### WHAT TO DO
Print the first line of the material below and each line after it, exactly as written, ending with the line that contains "self.tree.links.new(source, socket)".
▼▼▼
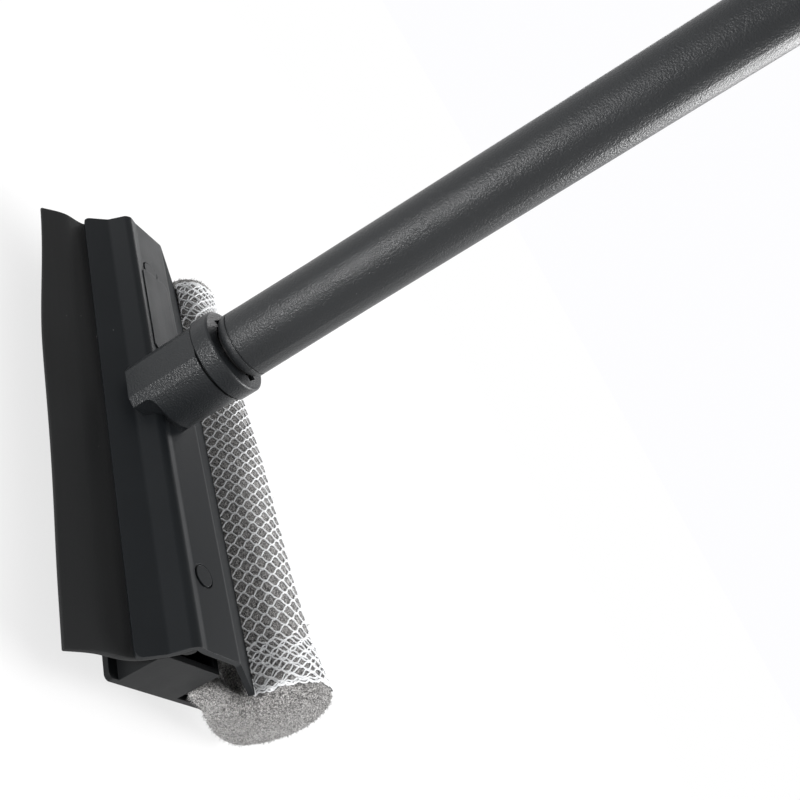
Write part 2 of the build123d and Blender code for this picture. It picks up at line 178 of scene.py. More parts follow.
# ---- node helpers -------------------------------------------------------------------------------
class Nodes:
    """A material's node tree, with a short call for each kind of node."""

    def __init__(self, name):
        self.material = bpy.data.materials.new(name)
        self.material.use_nodes = True
        self.tree = self.material.node_tree
        self.shader = self.tree.nodes["Principled BSDF"]
        self.output = self.tree.nodes["Material Output"]
        self.at = self.tree.nodes.new("ShaderNodeTexCoord").outputs["Object"]

    def link(self, source, socket):
        self.tree.links.new(source, socket)

    def node(self, kind, settings=None, **inputs):
        made = self.tree.nodes.new(kind)
        for key, value in (settings or {}).items():
            setattr(made, key, value)
        for key, value in inputs.items():
            socket = made.inputs[key.replace("_", " ")]
            if isinstance(value, bpy.types.NodeSocket):
                self.link(value, socket)
            else:
                socket.default_value = value
        return made

    def stretched(self, x, y, z):
        """Object coordinates scaled by x, y and z."""
        made = self.node("ShaderNodeMapping", Vector=self.at)
        made.inputs["Scale"].default_value = (x, y, z)
        return made.outputs["Vector"]

    def noise(self, scale, detail=3.0, roughness=0.5, at=None, distortion=0.0):
        made = self.node(
            "ShaderNodeTexNoise",
            Vector=at or self.at,
            Scale=scale,
            Detail=detail,
            Roughness=roughness,
            Distortion=distortion,
        )
        return made.outputs["Fac"]

    def cells(self, scale, feature="F1"):
        made = self.node("ShaderNodeTexVoronoi", {"feature": feature}, Vector=self.at, Scale=scale)
        return made.outputs["Distance"]

    def remap(self, value, low, high, to_low, to_high):
        made = self.node(
            "ShaderNodeMapRange",
            Value=value,
            From_Min=low,
            From_Max=high,
            To_Min=to_low,
            To_Max=to_high,
        )
        return made.outputs["Result"]

    def math(self, operation, a, b):
        made = self.tree.nodes.new("ShaderNodeMath")
        made.operation = operation
        for socket, value in zip(made.inputs, (a, b)):
            if isinstance(value, bpy.types.NodeSocket):
                self.link(value, socket)
            else:
                socket.default_value = value
        return made.outputs[0]

    def mix(self, factor, a, b):
        """Colour a where factor is 0 and b where it is 1."""
        made = self.tree.nodes.new("ShaderNodeMix")
        made.data_type = "RGBA"
        for name, value in (("Factor_Float", factor), ("A_Color", a), ("B_Color", b)):
            socket = next(s for s in made.inputs if s.identifier == name)
            if isinstance(value, bpy.types.NodeSocket):
                self.link(value, socket)
            else:
                socket.default_value = value
        return next(s for s in made.outputs if s.identifier == "Result_Color")

    def bump(self, height, strength, distance, normal=None):
        made = self.node("ShaderNodeBump", Height=height, Strength=strength, Distance=distance)
        if normal:
            self.link(normal, made.inputs["Normal"])
        return made.outputs["Normal"]

    def edges(self, radius):
        """(rounded normal, 1 on edges and 0 elsewhere) for edges of that radius."""
        rounded = self.node("ShaderNodeBevel", {"samples": 6}, Radius=radius).outputs["Normal"]
        true_normal = self.node("ShaderNodeNewGeometry").outputs["Normal"]
        dot = self.tree.nodes.new("ShaderNodeVectorMath")
        dot.operation = "DOT_PRODUCT"
        self.link(rounded, dot.inputs[0])
        self.link(true_normal, dot.inputs[1])
        return rounded, self.remap(dot.outputs["Value"], 0.97, 0.75, 0.0, 1.0)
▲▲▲
### ANSWER TO THIS PROBLEM
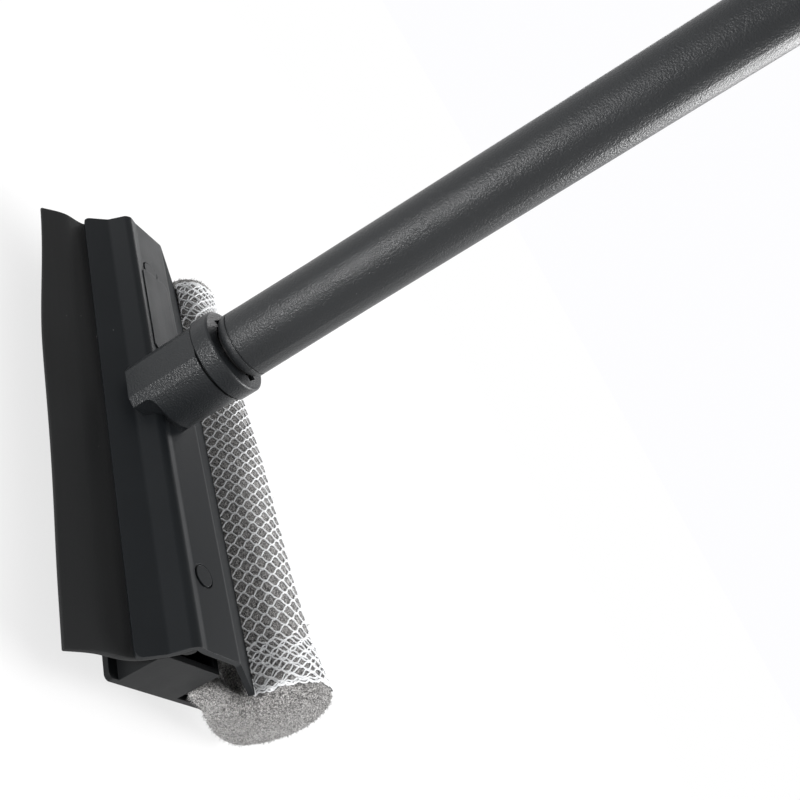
Write part 2 of the build123d and Blender code for this picture. It picks up at line 178 of scene.py. More parts follow.
# ---- node helpers -------------------------------------------------------------------------------
class Nodes:
    """A material's node tree, with a short call for each kind of node."""

    def __init__(self, name):
        self.material = bpy.data.materials.new(name)
        self.material.use_nodes = True
        self.tree = self.material.node_tree
        self.shader = self.tree.nodes["Principled BSDF"]
        self.output = self.tree.nodes["Material Output"]
        self.at = self.tree.nodes.new("ShaderNodeTexCoord").outputs["Object"]

    def link(self, source, socket):
        self.tree.links.new(source, socket)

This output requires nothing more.